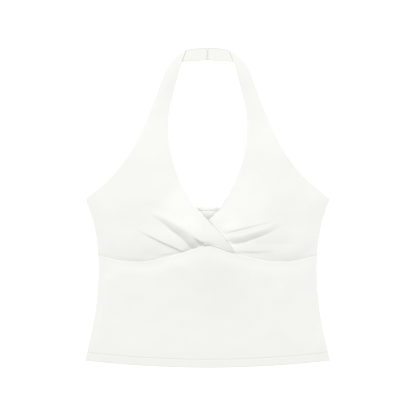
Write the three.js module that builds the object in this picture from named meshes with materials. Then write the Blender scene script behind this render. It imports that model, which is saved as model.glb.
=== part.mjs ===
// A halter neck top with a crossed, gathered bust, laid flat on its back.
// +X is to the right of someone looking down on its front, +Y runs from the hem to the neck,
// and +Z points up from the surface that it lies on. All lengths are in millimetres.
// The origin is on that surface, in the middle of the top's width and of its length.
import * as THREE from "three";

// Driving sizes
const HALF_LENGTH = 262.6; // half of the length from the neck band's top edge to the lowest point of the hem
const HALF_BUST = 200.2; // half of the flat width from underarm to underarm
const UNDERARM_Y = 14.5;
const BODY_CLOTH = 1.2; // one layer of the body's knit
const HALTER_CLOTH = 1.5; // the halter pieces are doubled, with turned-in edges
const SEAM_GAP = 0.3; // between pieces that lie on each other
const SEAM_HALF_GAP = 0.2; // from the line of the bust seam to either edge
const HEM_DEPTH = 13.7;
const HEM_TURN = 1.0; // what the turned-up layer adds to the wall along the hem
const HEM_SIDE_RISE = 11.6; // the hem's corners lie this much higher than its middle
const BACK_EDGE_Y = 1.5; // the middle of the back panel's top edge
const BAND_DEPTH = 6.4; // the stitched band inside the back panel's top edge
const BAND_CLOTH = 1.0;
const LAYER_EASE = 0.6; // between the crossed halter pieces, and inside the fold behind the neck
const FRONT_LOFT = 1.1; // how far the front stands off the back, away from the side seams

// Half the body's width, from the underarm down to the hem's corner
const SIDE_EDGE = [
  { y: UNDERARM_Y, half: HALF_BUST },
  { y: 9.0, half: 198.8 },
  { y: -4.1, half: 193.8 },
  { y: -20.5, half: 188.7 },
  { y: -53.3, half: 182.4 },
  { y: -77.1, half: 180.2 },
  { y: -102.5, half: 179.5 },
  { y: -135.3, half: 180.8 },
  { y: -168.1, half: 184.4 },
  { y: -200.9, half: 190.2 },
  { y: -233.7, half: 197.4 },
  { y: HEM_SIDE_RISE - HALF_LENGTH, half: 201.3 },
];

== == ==

> WORK REQUIRED
Go back to the listing above and please repeat it exactly.

> TASK RESULT
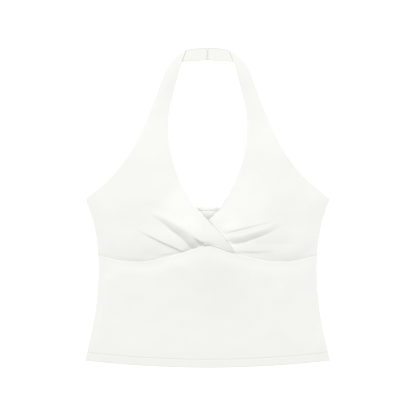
Write the three.js module that builds the object in this picture from named meshes with materials. Then write the Blender scene script behind this render. It imports that model, which is saved as model.glb.
=== part.mjs ===
// A halter neck top with a crossed, gathered bust, laid flat on its back.
// +X is to the right of someone looking down on its front, +Y runs from the hem to the neck,
// and +Z points up from the surface that it lies on. All lengths are in millimetres.
// The origin is on that surface, in the middle of the top's width and of its length.
import * as THREE from "three";

// Driving sizes
const HALF_LENGTH = 262.6; // half of the length from the neck band's top edge to the lowest point of the hem
const HALF_BUST = 200.2; // half of the flat width from underarm to underarm
const UNDERARM_Y = 14.5;
const BODY_CLOTH = 1.2; // one layer of the body's knit
const HALTER_CLOTH = 1.5; // the halter pieces are doubled, with turned-in edges
const SEAM_GAP = 0.3; // between pieces that lie on each other
const SEAM_HALF_GAP = 0.2; // from the line of the bust seam to either edge
const HEM_DEPTH = 13.7;
const HEM_TURN = 1.0; // what the turned-up layer adds to the wall along the hem
const HEM_SIDE_RISE = 11.6; // the hem's corners lie this much higher than its middle
const BACK_EDGE_Y = 1.5; // the middle of the back panel's top edge
const BAND_DEPTH = 6.4; // the stitched band inside the back panel's top edge
const BAND_CLOTH = 1.0;
const LAYER_EASE = 0.6; // between the crossed halter pieces, and inside the fold behind the neck
const FRONT_LOFT = 1.1; // how far the front stands off the back, away from the side seams

// Half the body's width, from the underarm down to the hem's corner
const SIDE_EDGE = [
  { y: UNDERARM_Y, half: HALF_BUST },
  { y: 9.0, half: 198.8 },
  { y: -4.1, half: 193.8 },
  { y: -20.5, half: 188.7 },
  { y: -53.3, half: 182.4 },
  { y: -77.1, half: 180.2 },
  { y: -102.5, half: 179.5 },
  { y: -135.3, half: 180.8 },
  { y: -168.1, half: 184.4 },
  { y: -200.9, half: 190.2 },
  { y: -233.7, half: 197.4 },
  { y: HEM_SIDE_RISE - HALF_LENGTH, half: 201.3 },
];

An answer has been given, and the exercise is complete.